First Experiences with the Identification of People at Risk for Diabetes in Argentina using Machine Learning Techniques
This work addresses the need for population-specific diabetes risk identification tools in Argentina, representing an incremental step as it applies existing methods to new data.
The researchers tackled the challenge of detecting Type 2 Diabetes and Prediabetes in Argentina by developing predictive models using machine learning, achieving very good performance with Random Forest, Decision Trees, and Artificial Neural Networks on specific datasets.

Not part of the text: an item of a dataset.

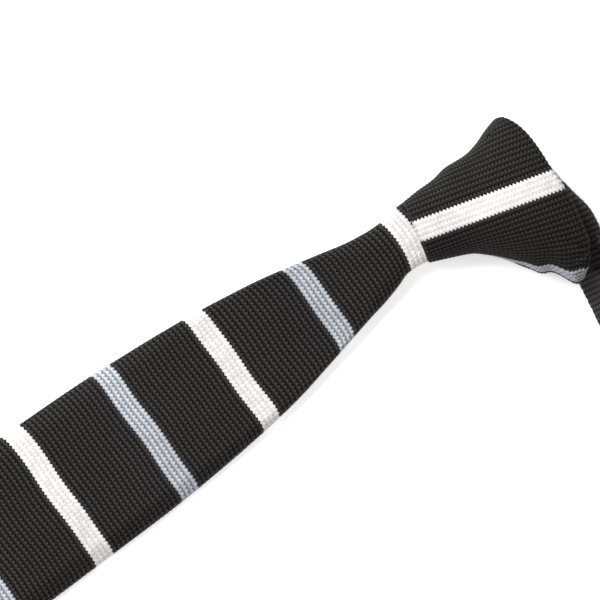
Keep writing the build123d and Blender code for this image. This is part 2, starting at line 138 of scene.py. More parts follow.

Detecting Type 2 Diabetes (T2D) and Prediabetes (PD) is a real challenge for medicine due to the absence of pathogenic symptoms and the lack of known associated risk factors. Even though some proposals for machine learning models enable the identification of people at risk, the nature of the condition makes it so that a model suitable for one population may not necessarily be suitable for another. In this article, the development and assessment of predictive models to identify people at risk for T2D and PD specifically in Argentina are discussed. First, the database was thoroughly preprocessed and three specific datasets were generated considering a compromise between the number of records and the amount of available variables. After applying 5 different classification models, the results obtained show that a very good performance was observed for two datasets with some of these models. In particular, RF, DT, and ANN demonstrated great classification power, with good values for the metrics under consideration. Given the lack of this type of tool in Argentina, this work represents the first step towards the development of more sophisticated models.